Table 1. Dimensions of Specimens for Specified Tests
The physical, mechanical, and combustion properties tested included moisture content (MC), SG, dimensional stability (thickness swelling (TS), and water absorption (WA) (24 h)), modulus of rupture (MOR), modulus of elasticity (MOE), and compression strength (CS) (parallel to grain) values of PSLs, and they were determined in accordance with TS 2471 (1976), TS 2472 (1976), TS 3639 (1988), TS 2474 (1976), TS2478 (1976), and TS 2595 (1977), respectively. Twenty replicates were tested to determine the mechanical properties and SG. Ten replicates were tested to determine the physical properties. The combustibility characteristics of PSLs were determined according to ASTM E69 (2002) procedure B. Five replicates were tested for each group, as required by the ASTM E69 (2002) standard. At the end of the testing, the weight loss (WL) percentages of specimens exposed to the flame were reported. The dimensions of specimens are given in Table 1. PSLs were tested flat-wise to failure in bending under center point loading to determine MOR and MOE. The span-to-depth ratio was fixed at 15 and adjusted for each specimen for their thickness differences as a result of using different press pressures.

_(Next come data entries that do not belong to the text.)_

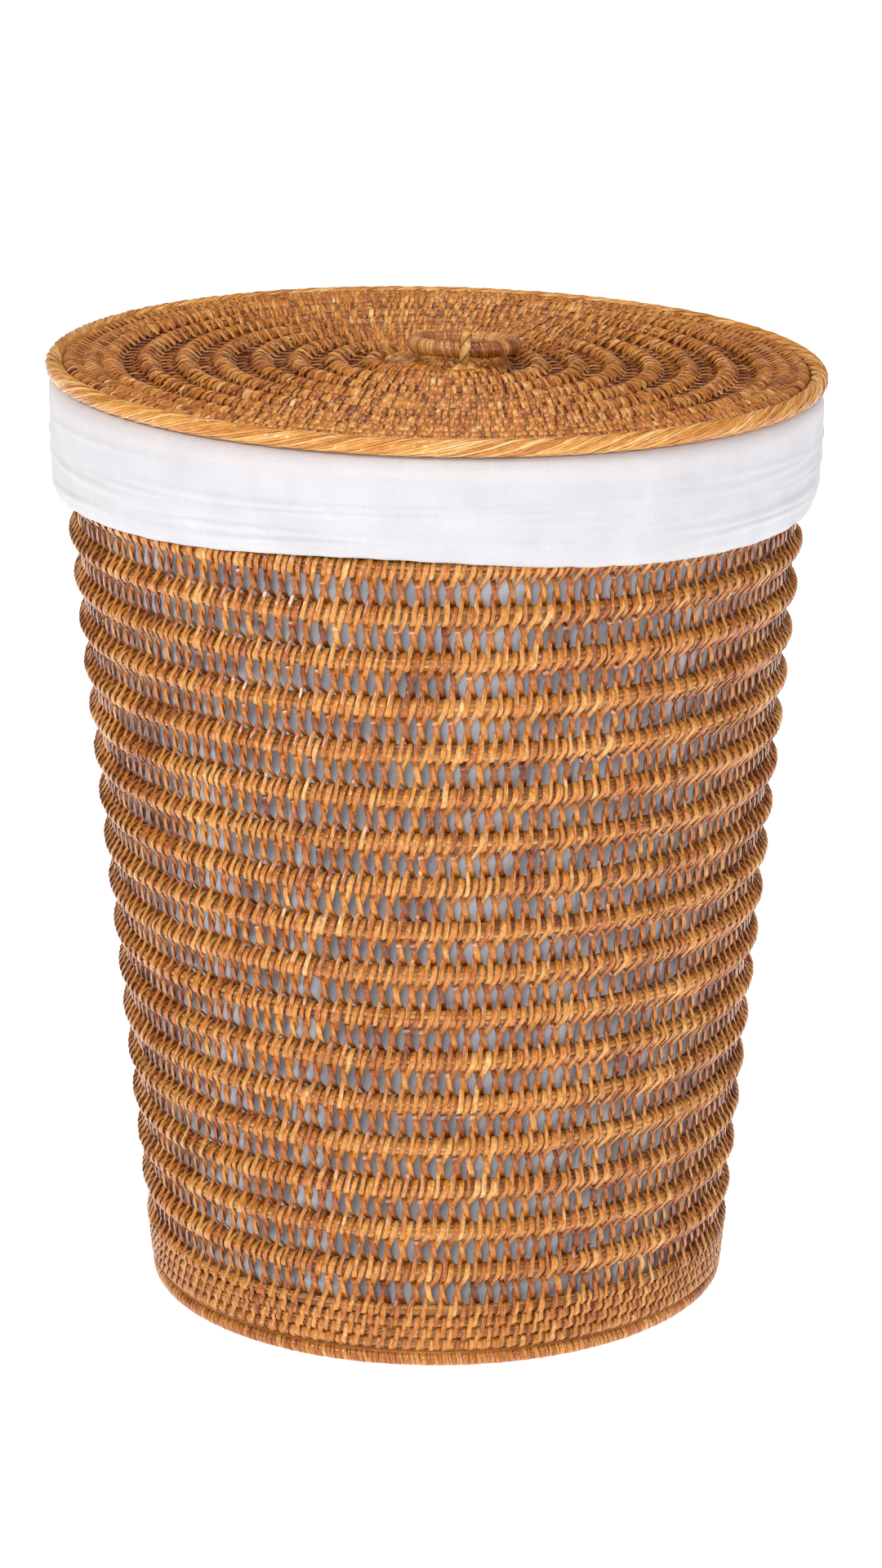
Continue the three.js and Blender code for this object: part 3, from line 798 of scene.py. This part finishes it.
def build_lid():
    rings = [lid_coil(radius) for radius in LID_RINGS]
    borders = [lid_coil(radius, LID_BORDER_CORE) for radius in LID_BORDER_RINGS]
    below = lid_coil(LID_CENTRE_RINGS[-1], 2.9 * MM)
    centre = [round_reeds(lid_coil(radius, LID_CENTRE_CORE), 40, 5) for radius in LID_CENTRE_RINGS]
    reed_piece("lid_centre", centre, "lid", "lid_centre")
    fans = lid_fans(inner=3.6 * MM, outer=31.5 * MM, count=34, swirl=-0.5)
    cane_piece("lid_centre_cane", fans, "lid", "lid_centre")
    for number, (radius, ring) in enumerate(zip(LID_RINGS, rings), 1):
        name = f"lid_coil_{number}"
        reed_piece(name, round_reeds(ring, 48 + 12 * number, 8), "lid", name)
        angle = evenly(radius - LID_PITCH / 2, 9.4 * MM)
        parts = crossing_strands(below, ring, angle, LID_STRIPS, -1, depth=0.7)
        parts.append(wraps(ring, radius, 4.7 * MM, 3.3 * MM))
        cane_piece(f"{name}_lacing", parts, "lid", "lid_lacing")
        below = ring
    for number, (radius, ring) in enumerate(zip(LID_BORDER_RINGS, borders), 1):
        name = f"lid_border_coil_{number}"
        reed_piece(name, round_reeds(ring, 150, 8), "lid", name)
        angle = evenly(radius, 6.4 * MM, 0.5 * number)
        parts = [close_strips(below, ring, angle, 3.2 * MM, 0.9 * MM, -1)]
        parts.append(wraps(ring, radius, 3.6 * MM, 3.2 * MM))
        cane_piece(f"{name}_lacing", parts, "lid", "lid_lacing")
        below = ring
    core = round_reeds(lid_coil(LID_ROPE_RADIUS, LID_ROPE_CORE), 180, 7)
    reed_piece("lid_rope_border", core, "lid", "lid_rope_border_core")
    rope = rope_strands()
    piece("lid_rope_border_cane", rope, rope_cane, "lid", ["lid_rope_border_binding"])


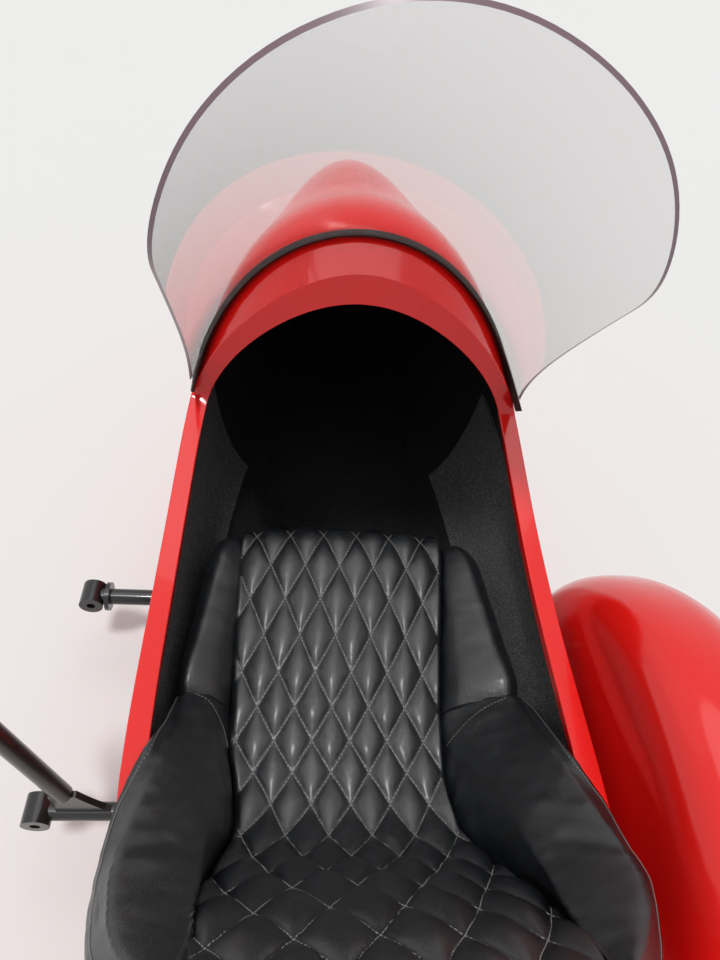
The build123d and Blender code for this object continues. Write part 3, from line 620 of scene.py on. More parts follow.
@dataclass
class Wardrobe:
    """Makes each finish once and hands it out."""

    made: dict = field(default_factory=dict)

    def get(self, finish: Finish) -> bpy.types.Material:
        """Material of a finish.

        Args:
            finish: the finish.

        Returns:
            Its material, made at the first call.
        """
        if finish not in self.made:
            self.made[finish] = finish.make()
        return self.made[finish]

    def dress(self, piece: Piece, *finishes: Finish) -> None:
        """Give a piece its finishes.

        Args:
            piece: the piece.
            finishes: one for each material index of its faces.
        """
        piece.data.materials.clear()
        for finish in finishes:
            piece.data.materials.append(self.get(finish))

    def hand_over(
        self, piece: Piece, slot: Slot, *finishes: Finish, body: str = "root"
    ) -> None:
        """Dress a finished piece and give it the body that carries it.

        Args:
            piece: the piece.
            slot: its material slot; not used.
            finishes: one for each material index of its faces.
            body: the body that it moves with.
        """
        self.dress(piece, *finishes)
        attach(piece, body)


def copy_solid(node: str, name: str) -> Piece:
    """A copy of a solid that takes its place.

    Args:
        node: the solid.
        name: the new piece.

    Returns:
        The copy, with a mesh of its own.
    """
    piece = bpy.data.objects.new(name, frame["nodes"][node].data.copy())
    bpy.context.scene.collection.objects.link(piece)
    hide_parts(node)
    return piece


def primitive(name: str, add: Callable, **shape: object) -> Piece:
    """A primitive added at its size and place, and left unturned and unscaled at the origin.

    Args:
        name: the piece's name.
        add: Blender's operator that adds it.
        shape: what the operator takes.

    Returns:
        The piece, active and alone selected.
    """
    bpy.ops.object.select_all(action="DESELECT")
    add(**shape)
    piece = bpy.context.object
    piece.name = name
    bpy.ops.object.transform_apply(location=True, rotation=True, scale=True)
    return piece


@contextmanager
def editing() -> Iterator[None]:
    """Edit mode with all of the active mesh selected, until the block ends.

    Yields:
        Once, in edit mode.
    """
    bpy.ops.object.mode_set(mode="EDIT")
    bpy.ops.mesh.select_all(action="SELECT")
    yield
    bpy.ops.object.mode_set(mode="OBJECT")


def break_edges(offset: float) -> None:
    """Small bevel on every edge of the active mesh."""
    with editing():
        bpy.ops.mesh.bevel(offset=offset, segments=2, affect="EDGES")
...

MOR, MOE, and CS specimens were tested using a Zwick Roell (Z010) testing machine (Zwick, Germany).
To explain the strength increases of PSLs compared with solid wood (SW) properties in relation to the SG, a compaction factor (CF) was calculated according to Bao et al. (2001). The CFvalue is used to determine the degree of compaction or densification (Kurt and Çil 2012a). High CF ratios indicate higher densification. CF can be expressed as,
CF = DL / DS (1)
where DL is PSL’s SG and DS is SW’s SG. SW’s SG is reported to be 0.37 (Kurt 2010).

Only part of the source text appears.